● PROBLEM STATEMENT
Output all lines exactly, with nothing added or dropped.

● MATERIAL PROVIDED
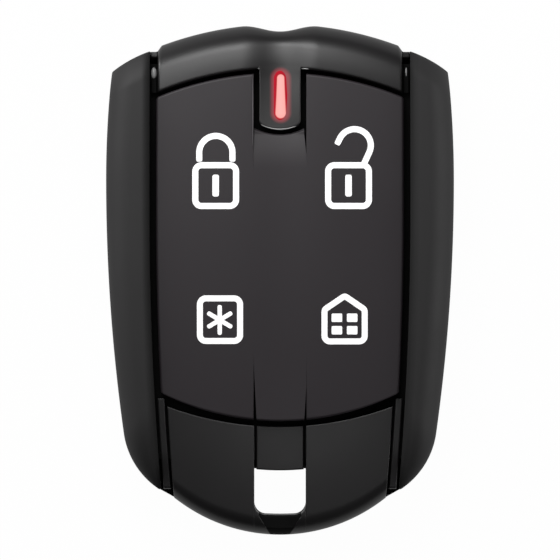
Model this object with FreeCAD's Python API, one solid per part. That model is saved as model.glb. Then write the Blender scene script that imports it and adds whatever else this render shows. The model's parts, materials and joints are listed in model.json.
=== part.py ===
"""Car alarm remote: a hand-held key fob with four keys, a red signal window and a key-ring slot.

It lies on its back, keys up.  X runs across, Y towards the arched end, Z out of the front.  The origin
is on the back face, under the middle of the outline.  All lengths are millimetres and angles degrees.
"""

import FreeCAD, Part
import math
import os
from FreeCAD import Vector

# Outline of the case, seen from the front
HALF_WIDTH = 20.5
WIDEST_Y = 12.0
SIDE_RADIUS_UP = 120.0
SIDE_RADIUS_DOWN = 218.0
CORNER_START_Y = -18.0
CORNER_RADIUS = 9.5
ARCH_TOP_Y = 30.24
ARCH_RADIUS = 40.0
DIP_HALF = 4.6
DIP_DEPTH = 0.87
CHIN_END_Y = -30.0
CHIN_RADIUS = 20.0
CHIN_STRAIGHT_X = 10.0

# Heights, from the back face
PARTING_Z = 6.0
FACE_Z = 12.9
CROWN_Y = 4.0
CROWN_RADIUS_X = 160.0
CROWN_RADIUS_Y = 220.0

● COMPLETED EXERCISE
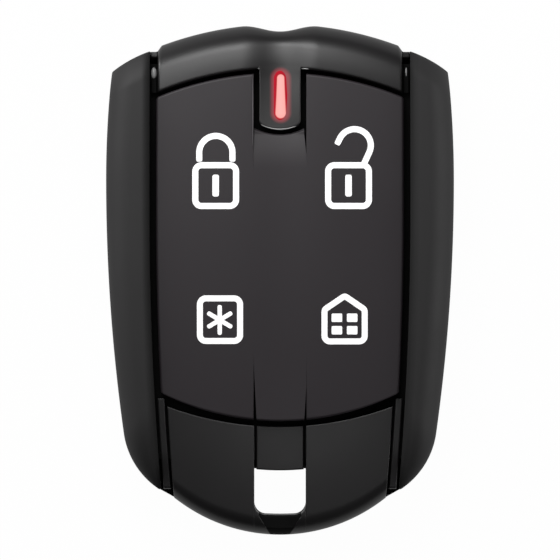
Model this object with FreeCAD's Python API, one solid per part. That model is saved as model.glb. Then write the Blender scene script that imports it and adds whatever else this render shows. The model's parts, materials and joints are listed in model.json.
=== part.py ===
"""Car alarm remote: a hand-held key fob with four keys, a red signal window and a key-ring slot.

It lies on its back, keys up.  X runs across, Y towards the arched end, Z out of the front.  The origin
is on the back face, under the middle of the outline.  All lengths are millimetres and angles degrees.
"""

import FreeCAD, Part
import math
import os
from FreeCAD import Vector

# Outline of the case, seen from the front
HALF_WIDTH = 20.5
WIDEST_Y = 12.0
SIDE_RADIUS_UP = 120.0
SIDE_RADIUS_DOWN = 218.0
CORNER_START_Y = -18.0
CORNER_RADIUS = 9.5
ARCH_TOP_Y = 30.24
ARCH_RADIUS = 40.0
DIP_HALF = 4.6
DIP_DEPTH = 0.87
CHIN_END_Y = -30.0
CHIN_RADIUS = 20.0
CHIN_STRAIGHT_X = 10.0

# Heights, from the back face
PARTING_Z = 6.0
FACE_Z = 12.9
CROWN_Y = 4.0
CROWN_RADIUS_X = 160.0
CROWN_RADIUS_Y = 220.0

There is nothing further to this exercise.